Obama was afraid of offending the Iranian leadership, but Donald Trump believes in using a firm hand internationally, and siding with those seeking liberty, which is why he was quick to make it clear where he stood when it came to the protests against the Iranian regime.  President Trump’s actions against Iran have served as key influences on the rising unrest.  Back in July of 2025 he sent B2 bombers to strike against Iran’s nuclear-weapons-making facilities, and in 2020 he sent American forces into Iran to successfully kill Qassem Soleimani, the general in charge of Iran’s notorious Islamic Revolutionary Guard Corps.  The Trump administration has also indicated they are willing to augment those actions to embrace Iran’s protesters.  A carrier strike group led by the USS Abraham Lincoln has been deployed to the region, and while military action seems to be on the table, President Trump has been engaging Iran’s government through diplomatic channels.  President Trump has indicated that the United States would “act accordingly” if repression continued.  Iran has denied the execution of protesters, and the administration is monitoring the clashes in Iran closely and has warned allies against economic ties with Iran.

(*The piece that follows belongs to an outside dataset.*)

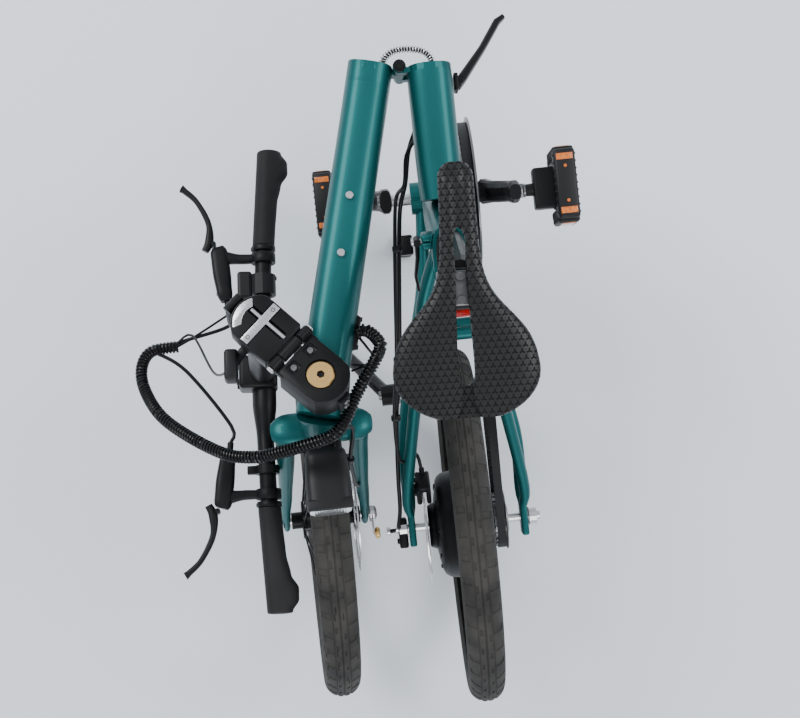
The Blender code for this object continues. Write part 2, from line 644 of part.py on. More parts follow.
def make_front_frame(front, steer_axis):
    """Everything here is drawn unfolded, in the rear half's frame, and carried by the hinge's empty."""
    home = (-PIN_X, -HINGE_Y, 0)
    lug_end = HINGE_Y + LUG_PLATE
    head_y = FRONT_AXLE_Y - FORK_RAKE * math.cos(HEAD_LEAN)
    head_z = WHEEL_R - FORK_RAKE * math.sin(HEAD_LEAN)
    joint = 0.353
    head = (0, head_y - joint * math.sin(HEAD_LEAN), head_z + joint * math.cos(HEAD_LEAN))
    main = solid("front_main_tube", tube([
        ((0, lug_end + GAP, HINGE_TUBE_Z), TUBE_HALF_W, TUBE_HALF_H),
        ((0, lug_end + 0.010, HINGE_TUBE_Z), TUBE_HALF_W, TUBE_HALF_H),
        ((0, lug_end + 0.05, HINGE_TUBE_Z + 0.004), TUBE_HALF_W, TUBE_HALF_H),
        ((0, head[1] - 0.04, head[2] - 0.004), 0.0285, TUBE_HALF_H),
        (head, 0.0255, 0.036),
    ], sides=20, power=2.7), FINISH["paint"], front, home)
    head_cut = guide("head_cut", rod(((0, 0, 0.2), (0, 0, 0.6)), HEAD_TUBE_R + GAP, SIDES), steer_axis)
    boolean(main, head_cut)
    profile = [(0.0185, HEAD_BOTTOM), (0.027, HEAD_BOTTOM), (HEAD_TUBE_R, HEAD_BOTTOM + 0.012),
               (HEAD_TUBE_R, HEAD_TOP - 0.012), (0.0265, HEAD_TOP), (0.0185, HEAD_TOP)]
    solid("head_tube", turned(profile, "Z"), FINISH["paint"], steer_axis)
    make_hinge_lug("hinge_lug_front", front, HINGE_Y + GAP, lug_end, ((0.5132, 0.5393),), home)


def make_fork(steer):
    paint = FINISH["paint"]
    crown_low, crown_high = 0.259, HEAD_BOTTOM - 0.003
    steerer = solid("fork_steerer", turned([(0, crown_low + 0.002), (0.0145, crown_low + 0.002), (0.0145, 0.4195),
                                            (0, 0.4195)], "Z", 20), paint, steer)
    crown = guide("fork_crown", tube([
        ((-0.060, 0.0, crown_low + 0.012), 0.013, 0.0110),
        ((-0.040, 0.0, (crown_low + crown_high) / 2), 0.021, 0.0130),
        ((0.040, 0.0, (crown_low + crown_high) / 2), 0.021, 0.0130),
        ((0.060, 0.0, crown_low + 0.012), 0.013, 0.0110),
    ], side=(0, 1, 0), sides=16, power=2.4), steer)
    boolean(steerer, crown, "UNION")
    for hand, name in ((-1, "left"), (1, "right")):
        leg = solid(f"fork_leg_{name}", tube([
            ((hand * 0.0475, 0.000, crown_low - 0.001), 0.0125, 0.0185),
            ((hand * 0.0480, 0.008, 0.200), 0.0120, 0.0175),
            ((hand * 0.0530, 0.030, 0.080), 0.0090, 0.0135),
            ((hand * 0.0560, 0.043, 0.026), 0.0070, 0.0125),
            ((hand * 0.0560, 0.050, -0.014), 0.0055, 0.0120),
        ], sides=12), paint, steer)
        hole = guide(f"fork_hole_{name}", rod(((hand * 0.045, 0, 0), (hand * 0.070, 0, 0)), 0.0052 + GAP, 12),
                     steer, (0, FORK_RAKE, 0))
        boolean(leg, hole)
    axle = turned([(0, -0.071), (0.0045, -0.071), (0.0045, -0.0690), (0.0100, -0.0690), (0.0100, -0.0625),
                   (0.0052, -0.0625), (0.0052, 0.0625), (0.0100, 0.0625), (0.0100, 0.0690), (0.0045, 0.0690),
                   (0.0045, 0.071), (0, 0.071)], "X", 12)
    solid("front_axle", axle, FINISH["steel"], steer, (0, FORK_RAKE, 0))

    base = solid("stem_base", stem_outline_block(0.4205, STEM_FACE - GAP), FINISH["black"], steer)
    stem_knuckles(base, steer, ((-0.032, -0.016), (0.016, 0.032)), -1)

    light = solid("headlight", tube([
        ((0, 0.038, 0.302), 0.020, 0.012),
        ((0, 0.052, 0.302), 0.027, 0.022),
        ((0, 0.112, 0.300), 0.028, 0.024),
        ((0, 0.120, 0.300), 0.025, 0.020),
    ], sides=16, power=4.0), FINISH["plastic"], steer)
    arm = guide("headlight_arm", block((-0.011, 0.0275, 0.291), (0.011, 0.045, 0.311), 0.002), steer)
    boolean(light, arm, "UNION")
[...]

Iranian leadership has warned against the American president “meddling” in the internal political affairs of Iran, while also blaming Trump for the unrest.  “Trump should know that intervention by the U.S. in the domestic problem corresponds to chaos in the entire region and the destruction of U.S. interests,” Ali Larijani, a former parliament speaker and current secretary of Iran’s Supreme National Security Council, wrote on X, as reported by CBS.  “The people of the U.S. should know that Trump began the adventurism. They should take care of their own soldiers.”

In a discussion with an individual who fled Iran in 1982, I was told that there is very little public support for the Islamic regime in Iran.  “Persians hate the Arabs for bringing Islam to the region, and only abide by Islamic law out of fear.”  According to my contact, pro-U.S. sentiment is strong in Iran, and Christianity is the fastest growing religion in the Middle Eastern country.

According to Ali Safavi, one of the leaders of the Iranian opposition, “…for 46 years, the Iranian regime and its leaders, including Khamenei, have been engaged in acts of genocide and crimes against humanity, and unfortunately, the inaction of the international community in all these years only emboldened them in these atrocities.”  Safavi said he did not believe the United States would need to commit any troops or military power for regime change to occur in Iran.  “The overthrow of the ruling dictatorship is only possible at the hands of the people of Iran and the organized resistance, a responsibility that the resistance units and rebellious use are striving to fulfill.  And toppling this regime, of course, requires neither foreign troops, nor foreign funding.  Instead, the international community, the European Union and the U.S. should recognize the right of the Iranian people to topple this regime and so, in this context, and a decisive statement of support for what is happening in the future of Iran today, is certainly encouraging to the Iranian people.”

Safavi had indicated the rest of the world can help the opposition movement with a few actions.  He has called upon Europe to designate the Iranian Revolutionary Guard Corps as a foreign terrorist group like Trump did in 2019.  He has called upon all Western countries to expel all Iranian diplomats.  He has urged the United Nation’s National Security Council to express support for the Iranian people and to condemn Tehran’s crackdowns.  He has called for the imposition of a ban on all Iranian banking globally, including ending the country’s ability to conduct transactions in the SWIFT banking system.  He has called for a worldwide ban on Iranian oil sales.

Former CIA analyst and National Security Chief of Staff Fred Fleitz told Just The News that President Trump needs to quickly revamp the messaging on its foreign-facing radio and TV networks like Voice of America and Radio Liberty so that the Iranian people know of Trump’s support, something that they often can’t see because much of social media and Western news is blocked in the country.

“The Iranian regime does not want the people to know that protesters are being killed.  We have to get the message into the country that this is happening, because if the people know that the regime is responding to their peace of protesters by killing protesters, which the regime doesn’t want to know about, these demonstrations could snowball,” he explained.

Fleitz said the current protests may not be strong enough yet to topple the regime, but could rise to that level soon.

“I think it’s a significant threat,” he said.  “It has not yet reached critical mass to become a revolution, or something we can say will overturn the regime.  But it is getting stronger,” he said.

“Iran is looking at FREEDOM, perhaps like never before,” Trump wrote in a Jan. 10 post on Truth Social. “The USA stands ready to help!!!”

The president’s message has remained consistent since that post, calling the Iranian regime “religious Nazi henchmen,” and stating that the regime’s “brutality against the great people of Iran will not go unchallenged.  Make Iran Great Again.”  Trump’s rhetoric, according to Senator Lindsey Graham, has become a symbol of solidarity with demonstrators.  He urges people to publicly stand with Iranians calling for change.

Protesters have torched government buildings and the Al-Rasul mosque in Tehran, the latter a symbol of the Islamic regime.  In a video released of the burning mosque, chants of “death to the dictator” and “death to Khamenei” could be heard.  Exiled Iranian crown prince Reza Pahlavi issued a message calling on supporters to continue demonstrations and called for nationwide strikes in key sectors, including transportation and energy.  He also appealed to members of Iran’s security forces to slow and disrupt what he called the regime’s “machine of repression.”

The protests were sparked in late December 2025, and continue to evolve becoming the most sustained nationwide challenge to the Islamic Republic since the dawn of the regime nearly fifty years ago.